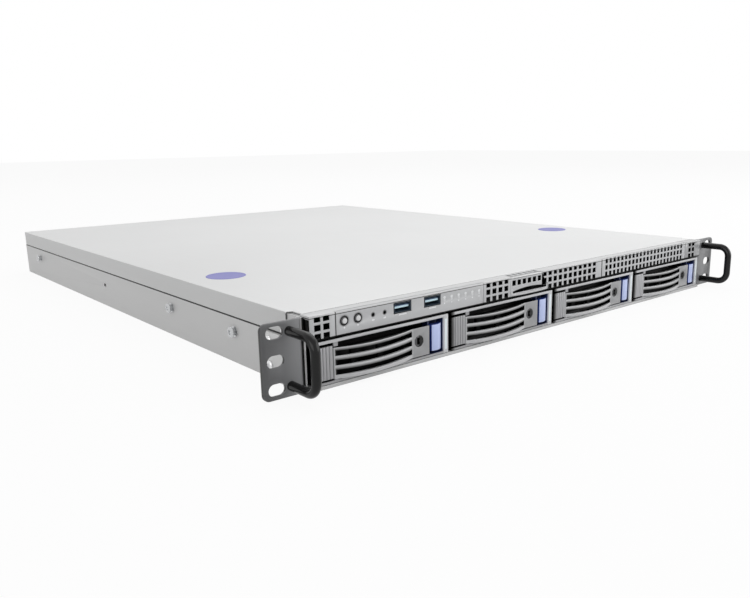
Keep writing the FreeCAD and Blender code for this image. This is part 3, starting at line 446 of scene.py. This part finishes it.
def lockMetal(i):  # plated plug with painted shade, near black, in its key slot and in a crescent beside it
    fin = Finish("lock_plate_%d" % i, Metallic=lock["metal"])
    low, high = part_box("lock_core_%d" % i)
    across = fin.axis("X") - (low.x + high.x) / 2
    up = fin.axis("Z") - (low.z + high.z) / 2
    away = across * across + up * up
    crescent = away.within(lock["inner"] ** 2, lock["outer"] ** 2) * (across > lock["from"])
    slot = fin.axis("Y") > low.y + lock["deep"]
    scratch = fin.noise(lock["scratch"], 3.0)
    plate = fin.mix(scratch, shaded(lock["plate"], lock["low"]), shaded(lock["plate"], lock["high"]))
    fin.put("Base Color", fin.mix(fin.highest(crescent, slot), plate, tone(lock["dark"])))
    fin.surface(scratch, lock)
    return fin.material


tongue = {
    "bright": (0.62, 0.83, 0.92, 1.0), "low": 0.92, "deep": (0.012, 0.05, 0.12, 1.0), "share": 0.62,
    "skin": 900.0, "rough": 0.35, "vary": 0.12,
}


def tonguePlastic(name):  # pale contact tongue, deep blue towards its underside
    fin = Finish(name)
    low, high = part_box("usb_tongues")
    rise = (fin.axis("Z") - low.z) / (high.z - low.z)
    skin = fin.noise(tongue["skin"], 2.0)
    pale = fin.mix(skin, shaded(tongue["bright"], tongue["low"]), tongue["bright"])
    fin.put("Base Color", fin.mix(rise > tongue["share"], pale, tongue["deep"]))
    fin.surface(skin, tongue)
    return fin.material


gloss = {
    "low": 0.003, "high": 0.006, "specular": 0.26,
    "peel": 260.0, "rough": 0.19, "vary": 0.08, "bump": 0.08, "reach": 0.0003,
}


def glossBlack(name):
    fin = Finish(name, Specular_IOR_Level=gloss["specular"])
    peel = fin.noise(gloss["peel"], 2.0)
    fin.put("Base Color", fin.mix(peel, tone(gloss["low"]), tone(gloss["high"])))
    fin.surface(peel, gloss)
    return fin.material


plastic = {"low": 0.86, "high": 1.12, "skin": 1200.0, "vary": 0.15, "bump": 0.15, "reach": 0.00015}


def moulded(name, colour, rough):
    fin = Finish(name)
    skin = fin.noise(plastic["skin"], 2.0)
    fin.put("Base Color", fin.mix(skin, shaded(colour, plastic["low"]), shaded(colour, plastic["high"])))
    fin.surface(skin, {**plastic, "rough": rough})
    return fin.material


bare = {"low": 0.88, "metal": 0.9, "scratch": 500.0, "vary": 0.16, "bump": 0.06, "reach": 0.0001}


def bareMetal(name, colour, rough):
    fin = Finish(name, Metallic=bare["metal"])
    scratch = fin.noise(bare["scratch"], 3.0)
    fin.put("Base Color", fin.mix(scratch, shaded(colour, bare["low"]), colour))
    fin.surface(scratch, {**bare, "rough": rough})
    return fin.material


board = {
    "resist": (0.010, 0.055, 0.025, 1.0), "high": 1.7, "coat": 0.2, "coatRough": 0.3,
    "tracks": 90.0, "width": 0.03, "stagger": 0.37, "trackShare": 0.6, "speckShare": 0.3, "speck": 300.0,
    "rough": 0.45, "vary": 0.2, "bump": 0.15,
}


def circuitBoard(name):  # solder resist with a running pattern of tracks
    fin = Finish(name, Coat_Weight=board["coat"], Coat_Roughness=board["coatRough"])
    sizes = {"Vector": fin.place(), "Scale": board["tracks"], "Mortar Size": board["width"]}
    track = fin.add("ShaderNodeTexBrick", {"offset": board["stagger"]}, sizes, 1)
    speck = fin.noise(board["speck"], 2.0)
    mask = track * board["trackShare"] + speck * board["speckShare"]
    fin.put("Base Color", fin.mix(mask, board["resist"], shaded(board["resist"], board["high"])))
    fin.put("Roughness", board["rough"] + (speck - 0.5) * board["vary"])
    fin.bump(track, board["bump"])
    return fin.material


def middle(name):
    low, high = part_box(name)
    return (low + high) / 2


panel = {"pinSteps": (1.14, 2.04), "buttonRing": 0.0034, "pinRing": 0.0016}
buttonNames = ("power_button", "reset_button")
buttonHeight = middle("status_lights").z
buttonPlaces = [middle(name).x for name in buttonNames]
buttonStep = buttonPlaces[1] - buttonPlaces[0]
pinPlaces = [buttonPlaces[1] + buttonStep * share for share in panel["pinSteps"]]
panelRings = [(Vector((x, 0, buttonHeight)), panel["buttonRing"]) for x in buttonPlaces]
panelRings += [(Vector((x, 0, buttonHeight)), panel["pinRing"]) for x in pinPlaces]
finishes = {
    "cover": zincSheet("cover_zinc", 0.72),
    "zinc": zincSheet("inner_zinc", 0.55),
    "pan": panSheet("body_zinc"),
    "cage": cageSheet("cage_sheet"),
    "ear": earPaint("ear_paint"),
    "handle": glossBlack("handle_black"),
    "bezel": bezelPaint("bezel_paint"),
    "bay": bezelPaint("bay_paint", (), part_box("bay_panel")[0].x),
    "panel": bezelPaint("panel_paint", panelRings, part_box("control_panel")[0].x),
    "button": moulded("button_plastic", (0.115, 0.115, 0.12, 1.0), 0.35),
    "cap": moulded("cap_plastic", (0.70, 0.705, 0.71, 1.0), 0.30),
    "latch": latchPlastic("latch_plastic"),
    "pad": moulded("pad_plastic", (0.165, 0.165, 0.50, 1.0), 0.42),
    "tongue": tonguePlastic("socket_plastic"),
    "shell": moulded("socket_shell", (0.014, 0.026, 0.042, 1.0), 0.40),
    "light": moulded("light_pipe", (0.62, 0.63, 0.64, 1.0), 0.3),
    "ink": moulded("mark_ink", (0.74, 0.75, 0.76, 1.0), 0.6),
    "stud": bareMetal("stud_plate", (0.55, 0.56, 0.57, 1.0), 0.28),
    "bright": bareMetal("bright_plate", (0.80, 0.80, 0.81, 1.0), 0.22),
    "board": circuitBoard("main_board"),
    "dark": moulded("dark_plastic", (0.016, 0.016, 0.018, 1.0), 0.55),
    "fins": bareMetal("fin_metal", (0.62, 0.63, 0.65, 1.0), 0.35),
    "plate": bareMetal("port_plate", (0.40, 0.405, 0.41, 1.0), 0.38),
    "gold": bareMetal("contact_gold", (0.75, 0.58, 0.28, 1.0), 0.3),
}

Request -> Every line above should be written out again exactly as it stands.

The completed task ->
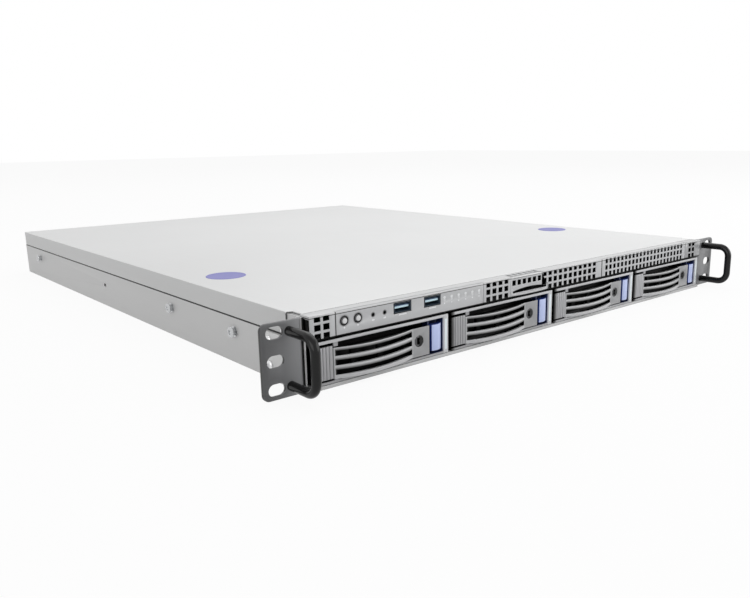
Keep writing the FreeCAD and Blender code for this image. This is part 3, starting at line 446 of scene.py. This part finishes it.
def lockMetal(i):  # plated plug with painted shade, near black, in its key slot and in a crescent beside it
    fin = Finish("lock_plate_%d" % i, Metallic=lock["metal"])
    low, high = part_box("lock_core_%d" % i)
    across = fin.axis("X") - (low.x + high.x) / 2
    up = fin.axis("Z") - (low.z + high.z) / 2
    away = across * across + up * up
    crescent = away.within(lock["inner"] ** 2, lock["outer"] ** 2) * (across > lock["from"])
    slot = fin.axis("Y") > low.y + lock["deep"]
    scratch = fin.noise(lock["scratch"], 3.0)
    plate = fin.mix(scratch, shaded(lock["plate"], lock["low"]), shaded(lock["plate"], lock["high"]))
    fin.put("Base Color", fin.mix(fin.highest(crescent, slot), plate, tone(lock["dark"])))
    fin.surface(scratch, lock)
    return fin.material


tongue = {
    "bright": (0.62, 0.83, 0.92, 1.0), "low": 0.92, "deep": (0.012, 0.05, 0.12, 1.0), "share": 0.62,
    "skin": 900.0, "rough": 0.35, "vary": 0.12,
}


def tonguePlastic(name):  # pale contact tongue, deep blue towards its underside
    fin = Finish(name)
    low, high = part_box("usb_tongues")
    rise = (fin.axis("Z") - low.z) / (high.z - low.z)
    skin = fin.noise(tongue["skin"], 2.0)
    pale = fin.mix(skin, shaded(tongue["bright"], tongue["low"]), tongue["bright"])
    fin.put("Base Color", fin.mix(rise > tongue["share"], pale, tongue["deep"]))
    fin.surface(skin, tongue)
    return fin.material


gloss = {
    "low": 0.003, "high": 0.006, "specular": 0.26,
    "peel": 260.0, "rough": 0.19, "vary": 0.08, "bump": 0.08, "reach": 0.0003,
}


def glossBlack(name):
    fin = Finish(name, Specular_IOR_Level=gloss["specular"])
    peel = fin.noise(gloss["peel"], 2.0)
    fin.put("Base Color", fin.mix(peel, tone(gloss["low"]), tone(gloss["high"])))
    fin.surface(peel, gloss)
    return fin.material


plastic = {"low": 0.86, "high": 1.12, "skin": 1200.0, "vary": 0.15, "bump": 0.15, "reach": 0.00015}


def moulded(name, colour, rough):
    fin = Finish(name)
    skin = fin.noise(plastic["skin"], 2.0)
    fin.put("Base Color", fin.mix(skin, shaded(colour, plastic["low"]), shaded(colour, plastic["high"])))
    fin.surface(skin, {**plastic, "rough": rough})
    return fin.material


bare = {"low": 0.88, "metal": 0.9, "scratch": 500.0, "vary": 0.16, "bump": 0.06, "reach": 0.0001}


def bareMetal(name, colour, rough):
    fin = Finish(name, Metallic=bare["metal"])
    scratch = fin.noise(bare["scratch"], 3.0)
    fin.put("Base Color", fin.mix(scratch, shaded(colour, bare["low"]), colour))
    fin.surface(scratch, {**bare, "rough": rough})
    return fin.material


board = {
    "resist": (0.010, 0.055, 0.025, 1.0), "high": 1.7, "coat": 0.2, "coatRough": 0.3,
    "tracks": 90.0, "width": 0.03, "stagger": 0.37, "trackShare": 0.6, "speckShare": 0.3, "speck": 300.0,
    "rough": 0.45, "vary": 0.2, "bump": 0.15,
}


def circuitBoard(name):  # solder resist with a running pattern of tracks
    fin = Finish(name, Coat_Weight=board["coat"], Coat_Roughness=board["coatRough"])
    sizes = {"Vector": fin.place(), "Scale": board["tracks"], "Mortar Size": board["width"]}
    track = fin.add("ShaderNodeTexBrick", {"offset": board["stagger"]}, sizes, 1)
    speck = fin.noise(board["speck"], 2.0)
    mask = track * board["trackShare"] + speck * board["speckShare"]
    fin.put("Base Color", fin.mix(mask, board["resist"], shaded(board["resist"], board["high"])))
    fin.put("Roughness", board["rough"] + (speck - 0.5) * board["vary"])
    fin.bump(track, board["bump"])
    return fin.material


def middle(name):
    low, high = part_box(name)
    return (low + high) / 2


panel = {"pinSteps": (1.14, 2.04), "buttonRing": 0.0034, "pinRing": 0.0016}
buttonNames = ("power_button", "reset_button")
buttonHeight = middle("status_lights").z
buttonPlaces = [middle(name).x for name in buttonNames]
buttonStep = buttonPlaces[1] - buttonPlaces[0]
pinPlaces = [buttonPlaces[1] + buttonStep * share for share in panel["pinSteps"]]
panelRings = [(Vector((x, 0, buttonHeight)), panel["buttonRing"]) for x in buttonPlaces]
panelRings += [(Vector((x, 0, buttonHeight)), panel["pinRing"]) for x in pinPlaces]
finishes = {
    "cover": zincSheet("cover_zinc", 0.72),
    "zinc": zincSheet("inner_zinc", 0.55),
    "pan": panSheet("body_zinc"),
    "cage": cageSheet("cage_sheet"),
    "ear": earPaint("ear_paint"),
    "handle": glossBlack("handle_black"),
    "bezel": bezelPaint("bezel_paint"),
    "bay": bezelPaint("bay_paint", (), part_box("bay_panel")[0].x),
    "panel": bezelPaint("panel_paint", panelRings, part_box("control_panel")[0].x),
    "button": moulded("button_plastic", (0.115, 0.115, 0.12, 1.0), 0.35),
    "cap": moulded("cap_plastic", (0.70, 0.705, 0.71, 1.0), 0.30),
    "latch": latchPlastic("latch_plastic"),
    "pad": moulded("pad_plastic", (0.165, 0.165, 0.50, 1.0), 0.42),
    "tongue": tonguePlastic("socket_plastic"),
    "shell": moulded("socket_shell", (0.014, 0.026, 0.042, 1.0), 0.40),
    "light": moulded("light_pipe", (0.62, 0.63, 0.64, 1.0), 0.3),
    "ink": moulded("mark_ink", (0.74, 0.75, 0.76, 1.0), 0.6),
    "stud": bareMetal("stud_plate", (0.55, 0.56, 0.57, 1.0), 0.28),
    "bright": bareMetal("bright_plate", (0.80, 0.80, 0.81, 1.0), 0.22),
    "board": circuitBoard("main_board"),
    "dark": moulded("dark_plastic", (0.016, 0.016, 0.018, 1.0), 0.55),
    "fins": bareMetal("fin_metal", (0.62, 0.63, 0.65, 1.0), 0.35),
    "plate": bareMetal("port_plate", (0.40, 0.405, 0.41, 1.0), 0.38),
    "gold": bareMetal("contact_gold", (0.75, 0.58, 0.28, 1.0), 0.3),
}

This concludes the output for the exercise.